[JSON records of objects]
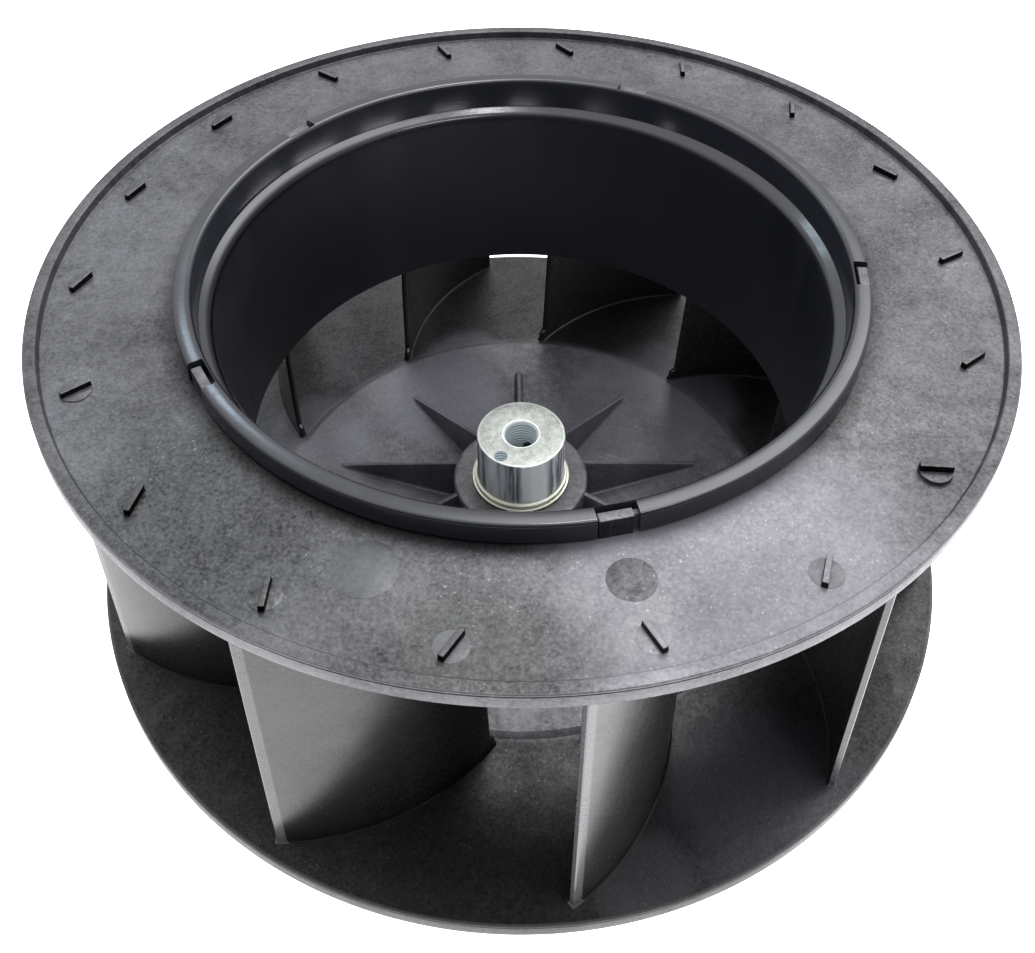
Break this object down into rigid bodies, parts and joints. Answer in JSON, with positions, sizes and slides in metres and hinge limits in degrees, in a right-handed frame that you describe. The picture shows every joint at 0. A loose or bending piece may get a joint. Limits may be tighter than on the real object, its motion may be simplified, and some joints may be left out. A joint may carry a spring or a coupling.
{
  "type": "blower motor wheel",
  "caption": "Backward-curved plastic blower wheel: flat shroud with a raised lip and inlet ring, curved blades, a back plate with a finned boss, and a plated steel hub with a set screw.",
  "frame": {"origin": "on the wheel's axis, in the plane of the back plate rim's lower edge, where the wheel rests on a bench", "axes": "+Z along the axis towards the air inlet; X and Y in the plane of the back plate, -Y towards the viewer of the usual front view"},
  "size_m": [0.33, 0.33, 0.1427],
  "materials": {
    "shroud_plastic": "mottled glass-filled black plastic",
    "inlet_ring_plastic": "glossy black plastic",
    "back_plate_plastic": "mottled glass-filled black plastic",
    "blade_plastic": "semi-gloss black plastic",
    "hub_zinc": "zinc-plated turned steel",
    "retaining_ring_steel": "spring steel",
    "set_screw_steel": "black oxide"
  },
  "bodies": {
    "wheel": {"shroud": "shroud_plastic", "inlet_ring": "inlet_ring_plastic", "back_plate": "back_plate_plastic", "blade_01": "blade_plastic", "blade_02": "blade_plastic", "blade_03": "blade_plastic", "blade_04": "blade_plastic", "blade_05": "blade_plastic", "blade_06": "blade_plastic", "blade_07": "blade_plastic", "blade_08": "blade_plastic", "blade_09": "blade_plastic", "blade_10": "blade_plastic", "hub": "hub_zinc", "hub_washer": "hub_zinc", "hub_retaining_ring": "retaining_ring_steel"},
    "set_screw": {"set_screw": "set_screw_steel"}
  },
  "joints": [
    {"name": "set_screw_travel", "type": "slide", "parent": "wheel", "child": "set_screw", "axis": [0.5736, 0.8192, 0], "range_m": [-0.0018, 0.006]}
  ]
}
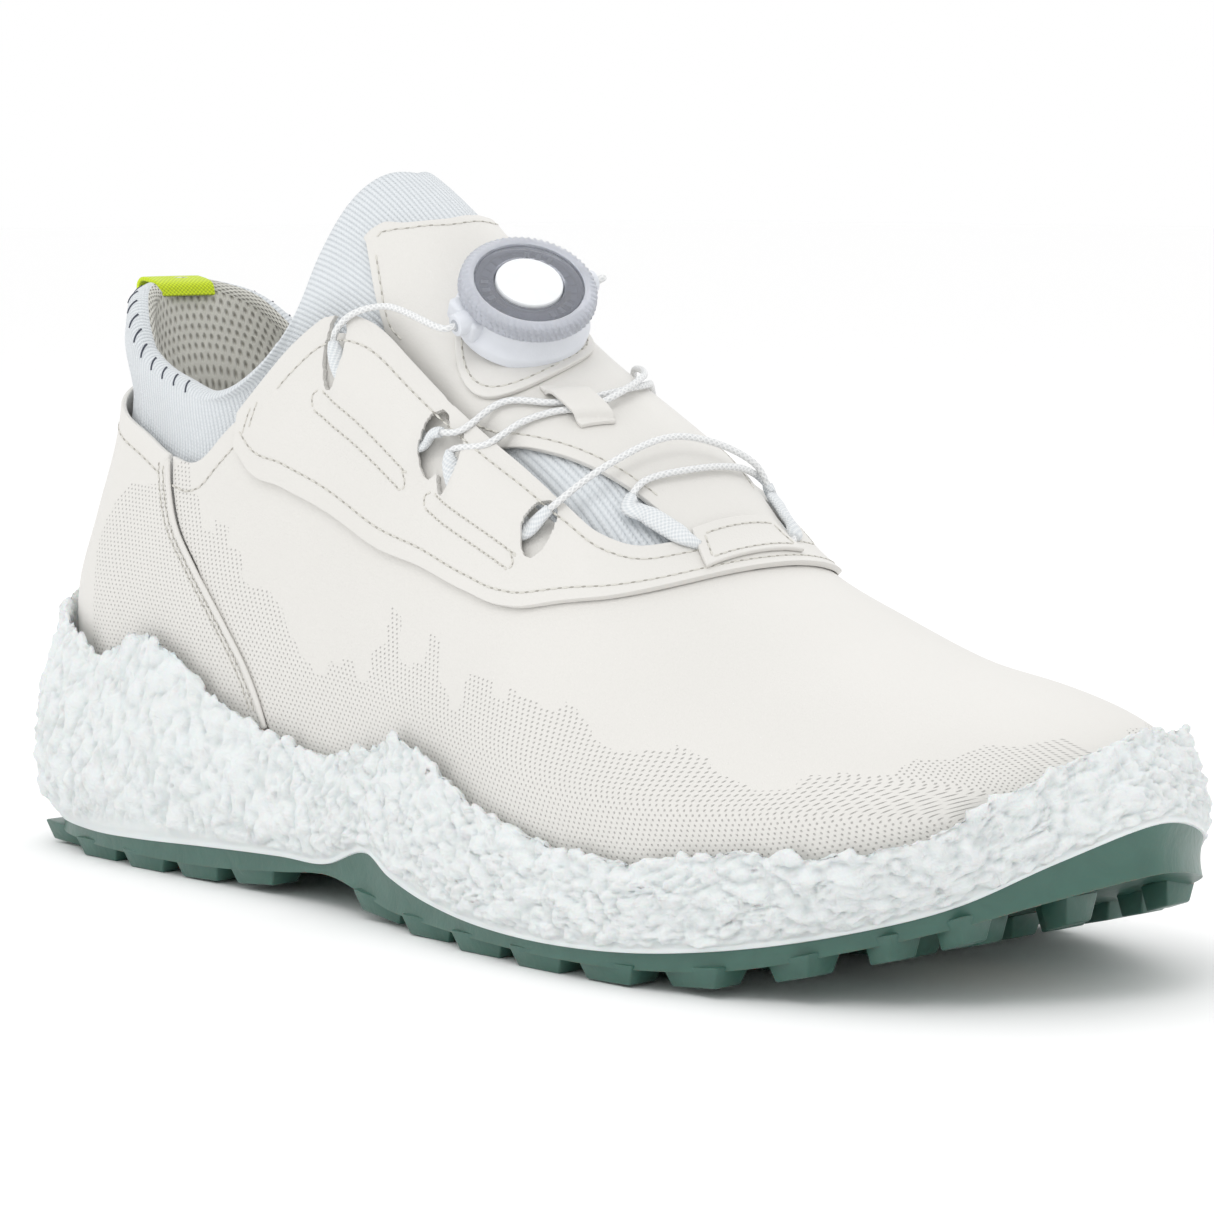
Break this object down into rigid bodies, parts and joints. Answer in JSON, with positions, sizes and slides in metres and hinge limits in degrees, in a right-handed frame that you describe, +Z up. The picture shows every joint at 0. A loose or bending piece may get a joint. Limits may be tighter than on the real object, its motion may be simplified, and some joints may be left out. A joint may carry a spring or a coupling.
{
  "type": "golf shoe",
  "caption": "Low right-foot golf shoe with a ratchet-dial lace closure on the tongue, a stretch-knit collar, a foam midsole and a lugged outsole.",
  "frame": {"origin": "centre of the bounding box in plan, on the ground under the lugs", "axes": "+X to the toe, +Z up, -Y to the outer (lateral) side, +Y to the inner (medial) side"},
  "size_m": [0.3028, 0.11, 0.1488],
  "materials": {
    "outsole": "satin",
    "foam": "matte",
    "leather": "matte",
    "knit": "matte",
    "lining": "matte",
    "padding": "matte",
    "board": "matte",
    "sock": "matte",
    "stiffener": "matte",
    "shank": "satin",
    "webbing": "matte",
    "tab": "matte",
    "cord": "matte",
    "housing": "satin",
    "mechanism": "satin",
    "grip": "gloss",
    "window": "gloss",
    "cap": "satin",
    "screw": "satin"
  },
  "bodies": {
    "shoe": {"outsole": "outsole", "midsole": "foam", "shank_plate": "shank", "insole_board": "board", "sock_liner": "sock", "vamp_quarter": "leather", "heel_panel": "leather", "seam_piping_lateral": "leather", "seam_piping_medial": "leather", "facing_overlay_lateral": "leather", "facing_overlay_medial": "leather", "throat_patch": "leather", "heel_counter": "stiffener", "toe_puff": "stiffener", "knit_bootie": "knit", "collar_padding": "padding", "collar_lining": "lining", "pull_tab": "tab", "tongue_overlay": "leather", "dial_patch": "leather", "lace_keeper": "leather", "guide_upper_lateral": "webbing", "guide_middle_lateral": "webbing", "guide_base_lateral": "webbing", "guide_upper_medial": "webbing", "guide_middle_medial": "webbing", "guide_base_medial": "webbing", "lace": "cord", "dial_housing": "housing", "centre_screw": "screw"},
    "ratchet": {"pawl_disc": "mechanism", "dial_spool": "mechanism"},
    "knob": {"grip_ring": "grip", "knob_window": "window", "knob_cap": "cap"}
  },
  "joints": [
    {"name": "dial_turn", "type": "hinge", "parent": "shoe", "child": "ratchet", "pos_m": [-0.00425, -0.00622, 0.12062], "axis": [0.5858, -0.3209, 0.7442], "range_deg": [-720, 0]},
    {"name": "knob_pull", "type": "slide", "parent": "ratchet", "child": "knob", "axis": [0.5858, -0.3209, 0.7442], "range_m": [0, 0.0024]}
  ]
}
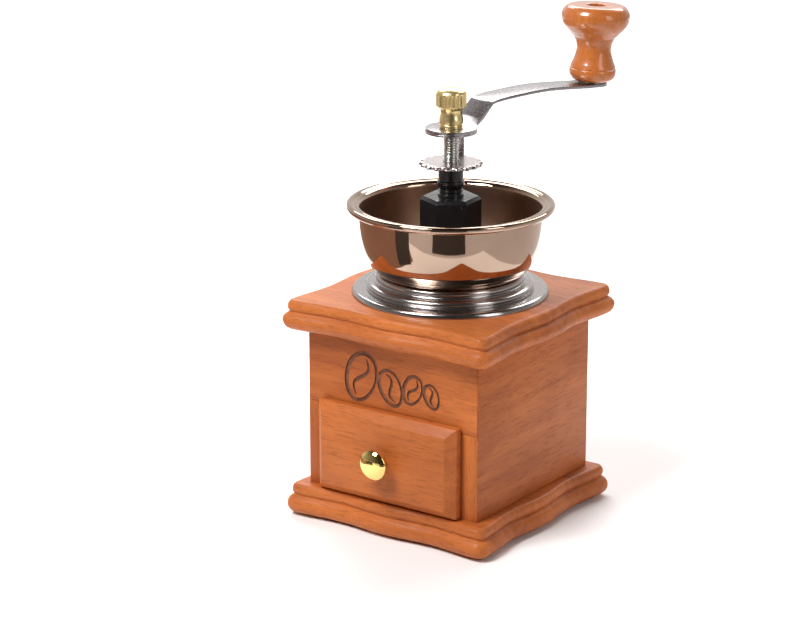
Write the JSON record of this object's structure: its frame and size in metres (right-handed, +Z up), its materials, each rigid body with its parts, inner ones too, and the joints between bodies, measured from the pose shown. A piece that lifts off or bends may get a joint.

— Task brief —
From the records above, pull out every line containing the word "down".

— Task output —
Break this object down into rigid bodies, parts and joints. Answer in JSON, with positions, sizes and slides in metres and hinge limits in degrees, in a right-handed frame that you describe. The picture shows every joint at 0. A loose or bending piece may get a joint. Limits may be tighter than on the real object, its motion may be simplified, and some joints may be left out. A joint may carry a spring or a coupling.
Break this object down into rigid bodies, parts and joints. Answer in JSON, with positions, sizes and slides in metres and hinge limits in degrees, in a right-handed frame that you describe, +Z up. The picture shows every joint at 0. A loose or bending piece may get a joint. Limits may be tighter than on the real object, its motion may be simplified, and some joints may be left out. A joint may carry a spring or a coupling.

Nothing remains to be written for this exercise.